Exercise aim> Every line below is to be quoted exactly, with nothing added or dropped.

Data segment>
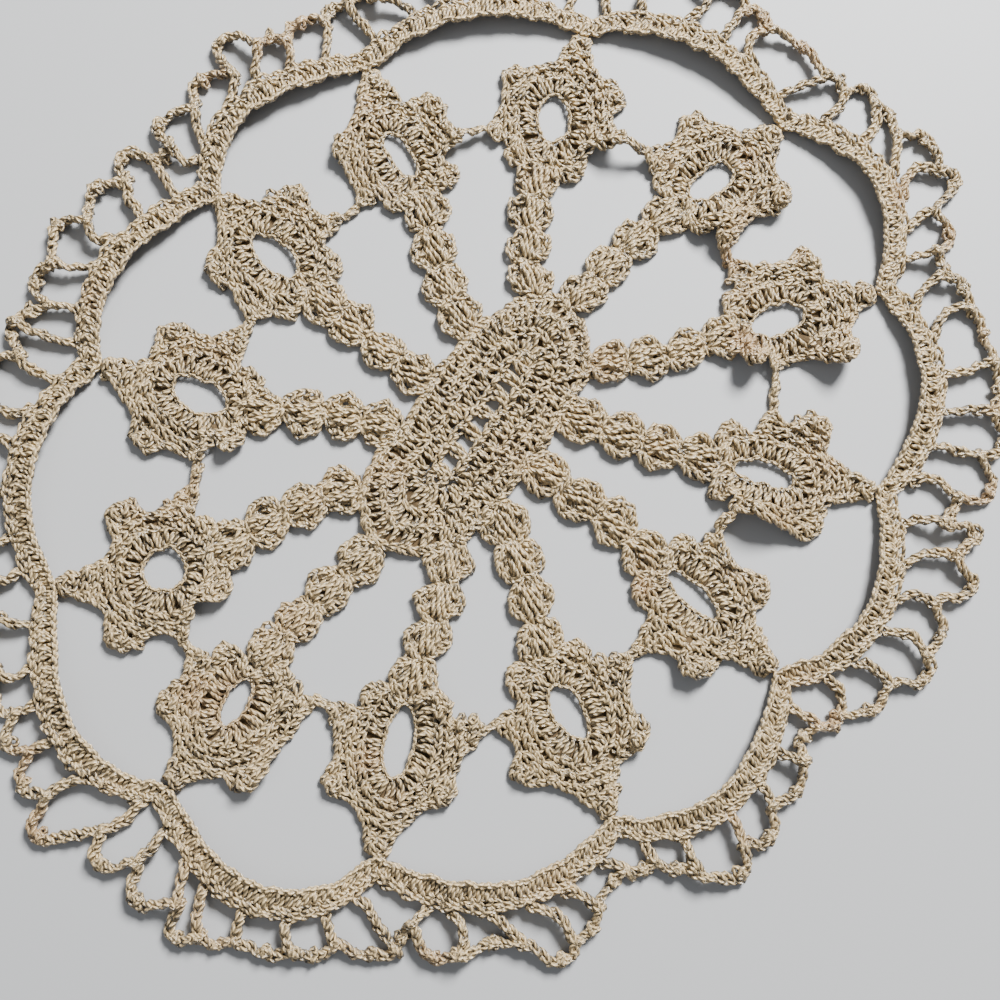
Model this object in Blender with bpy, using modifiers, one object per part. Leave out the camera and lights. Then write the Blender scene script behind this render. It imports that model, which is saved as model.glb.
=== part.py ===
"""Oval crochet lace doily: a laddered centre, twelve scalloped spokes, twelve stars,
an arched rim and a looped edging, laid flat.

Run with: blender --background --python part.py
The long axis lies along +X, and the origin is under the middle of the lace, on the table.
Plan tables are in millimetres. All objects are in metres.
"""
from collections import namedtuple
from math import cos, pi, radians, sin

import bmesh
import bpy
import numpy as np

MM = 0.001

# Driving dimensions, in millimetres
PLAN_MIDDLE = (-2.89, 0.06)   # middle of the outline in the plan tables
LAYER = 2.0                   # one layer of stitches
CENTRE_LAYER = 2.4            # the centre is worked a little tighter and thicker
SEAM_GAP = 0.38               # clearance where two pieces meet
LINK_GAP = 0.54               # clearance in the middle of a link, where the lace can stand up
SEAM_WIDTH = 5.2              # width of the seam at either end of a spoke
CHAIN_WIDTH = 2.3             # a single crochet chain
VALLEY_RADIUS = 14.9          # from a star's middle to the notches between its points
SHOULDER_RADIUS = 15.0        # from a star's middle to the rounded shoulders at its spoke
SHOULDER_SHARES = (0.40, 0.66)  # where a shoulder's two corners lie from spoke to arm
EYE_RING = 0.55               # share of the way from eye to edge of a star's middle ring
POINT_WIDTH = 5.2             # across a star's free point, short of its end
POINT_END = 2.6               # across the blunt end of that point
POINT_ROUND = 1.1             # length over which a free point is rounded
ARM_WIDTH = 5.0               # across a point that is joined to its neighbour or the rim
ARM_TAPER = 1.4               # length over which an arm narrows to its chain
SHORTEST_CHAIN = 0.6          # the bare chain in a link is no shorter than this
TIP_WIDTH = 3.4               # across the tip that meets the rim
TIP_LENGTH = 2.6
RIM_WIDTH = 6.7               # rim band at the crown of an arch
RIM_WIDTH_AT_JOINT = 4.9
RIM_LIFT = 3.0                # the inner edge of the rim stands this far off the table
RIM_SLOPE = 0.45              # share of that height lost across the band
JOINT_BLEND = 0.14            # share of an arch over which the band turns square to a joint
FOOT_GAP = 1.22               # clearance under the rim's edge at the foot of an edging leg
SPOKE_PINCH = 4.6             # spoke width between two clusters
SPOKE_LAYER = 2.6             # the clusters are plump along their middles
SPOKE_EDGE = 0.72             # share of that thickness at a spoke's edges
SPOKE_WAIST = 0.80            # share of that thickness at a pinch
SEAM_BLEND = 0.12             # share of a spoke over which its rows turn from the seam
LOBE_POWER = 0.6              # fullness of a cluster's lobes
END_SWELL = 0.30              # the outermost lobes keep clear of the centre and the star
CLUSTERS = 4                  # shell clusters along a spoke
LUMP_WIDTH = 3.0              # the chain is knobbier at the crown of an edging loop
CROWN_DROP = 0.4              # height of a loop's crown to that of its knot
EDGING_LIFT = 1.65            # mean height of the edging's knots
EDGING_WAVES = ((1.9, 0.50), (0.83, 0.41))  # its two waves: turn from knot to knot, share
CENTRE_BULGE = 0.06           # rise of the centre's edge between two spokes, to its chord
LADDER_WINDOW = (3.7, 4.7)    # opening between two ladder rungs, across its flats
WINDOW_CORNERS = 8
LADDER_SLOPE = 8.5            # degrees from the long axis

# Steps along each piece
RIM_STEPS = 10
CLUSTER_STEPS = 5
LEG_STEPS = 3
LOOP_STEPS = 2
LOOP_PITCH = 2.9
CROWN_SPREAD = 0.2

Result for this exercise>
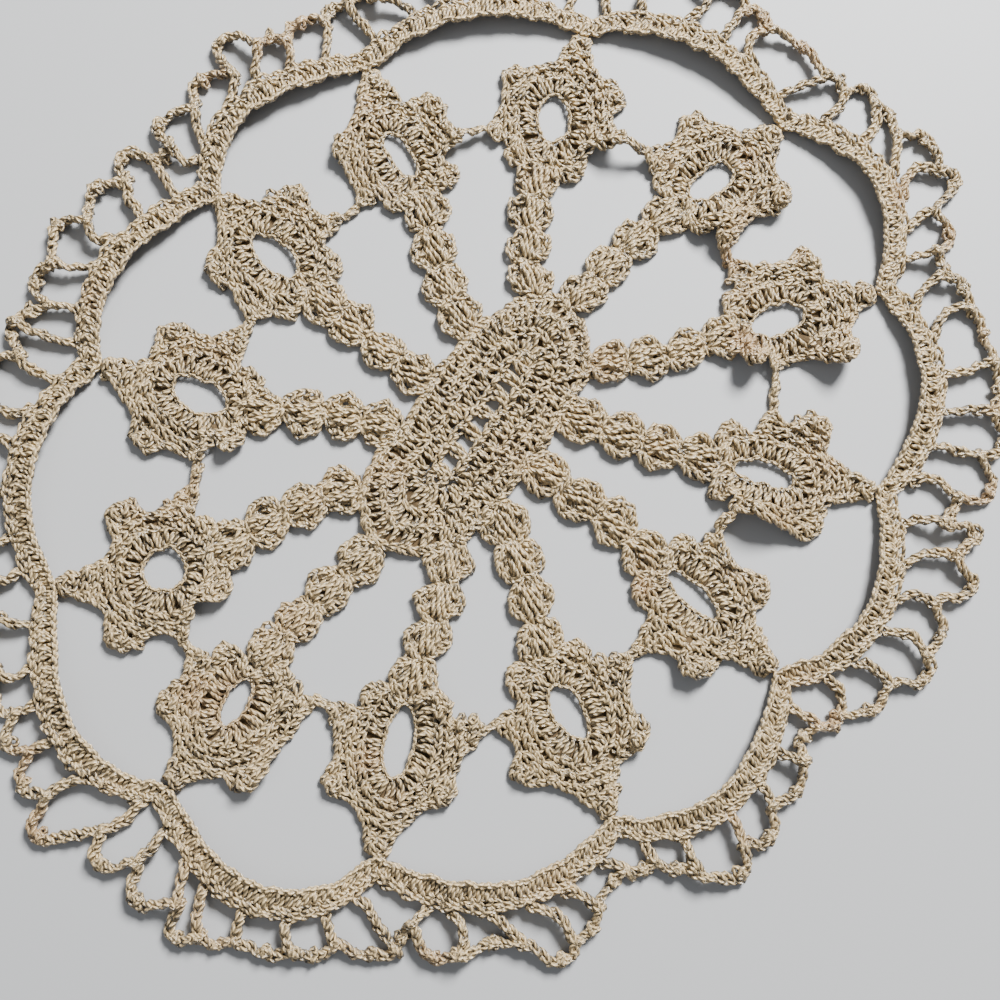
Model this object in Blender with bpy, using modifiers, one object per part. Leave out the camera and lights. Then write the Blender scene script behind this render. It imports that model, which is saved as model.glb.
=== part.py ===
"""Oval crochet lace doily: a laddered centre, twelve scalloped spokes, twelve stars,
an arched rim and a looped edging, laid flat.

Run with: blender --background --python part.py
The long axis lies along +X, and the origin is under the middle of the lace, on the table.
Plan tables are in millimetres. All objects are in metres.
"""
from collections import namedtuple
from math import cos, pi, radians, sin

import bmesh
import bpy
import numpy as np

MM = 0.001

# Driving dimensions, in millimetres
PLAN_MIDDLE = (-2.89, 0.06)   # middle of the outline in the plan tables
LAYER = 2.0                   # one layer of stitches
CENTRE_LAYER = 2.4            # the centre is worked a little tighter and thicker
SEAM_GAP = 0.38               # clearance where two pieces meet
LINK_GAP = 0.54               # clearance in the middle of a link, where the lace can stand up
SEAM_WIDTH = 5.2              # width of the seam at either end of a spoke
CHAIN_WIDTH = 2.3             # a single crochet chain
VALLEY_RADIUS = 14.9          # from a star's middle to the notches between its points
SHOULDER_RADIUS = 15.0        # from a star's middle to the rounded shoulders at its spoke
SHOULDER_SHARES = (0.40, 0.66)  # where a shoulder's two corners lie from spoke to arm
EYE_RING = 0.55               # share of the way from eye to edge of a star's middle ring
POINT_WIDTH = 5.2             # across a star's free point, short of its end
POINT_END = 2.6               # across the blunt end of that point
POINT_ROUND = 1.1             # length over which a free point is rounded
ARM_WIDTH = 5.0               # across a point that is joined to its neighbour or the rim
ARM_TAPER = 1.4               # length over which an arm narrows to its chain
SHORTEST_CHAIN = 0.6          # the bare chain in a link is no shorter than this
TIP_WIDTH = 3.4               # across the tip that meets the rim
TIP_LENGTH = 2.6
RIM_WIDTH = 6.7               # rim band at the crown of an arch
RIM_WIDTH_AT_JOINT = 4.9
RIM_LIFT = 3.0                # the inner edge of the rim stands this far off the table
RIM_SLOPE = 0.45              # share of that height lost across the band
JOINT_BLEND = 0.14            # share of an arch over which the band turns square to a joint
FOOT_GAP = 1.22               # clearance under the rim's edge at the foot of an edging leg
SPOKE_PINCH = 4.6             # spoke width between two clusters
SPOKE_LAYER = 2.6             # the clusters are plump along their middles
SPOKE_EDGE = 0.72             # share of that thickness at a spoke's edges
SPOKE_WAIST = 0.80            # share of that thickness at a pinch
SEAM_BLEND = 0.12             # share of a spoke over which its rows turn from the seam
LOBE_POWER = 0.6              # fullness of a cluster's lobes
END_SWELL = 0.30              # the outermost lobes keep clear of the centre and the star
CLUSTERS = 4                  # shell clusters along a spoke
LUMP_WIDTH = 3.0              # the chain is knobbier at the crown of an edging loop
CROWN_DROP = 0.4              # height of a loop's crown to that of its knot
EDGING_LIFT = 1.65            # mean height of the edging's knots
EDGING_WAVES = ((1.9, 0.50), (0.83, 0.41))  # its two waves: turn from knot to knot, share
CENTRE_BULGE = 0.06           # rise of the centre's edge between two spokes, to its chord
LADDER_WINDOW = (3.7, 4.7)    # opening between two ladder rungs, across its flats
WINDOW_CORNERS = 8
LADDER_SLOPE = 8.5            # degrees from the long axis

# Steps along each piece
RIM_STEPS = 10
CLUSTER_STEPS = 5
LEG_STEPS = 3
LOOP_STEPS = 2
LOOP_PITCH = 2.9
CROWN_SPREAD = 0.2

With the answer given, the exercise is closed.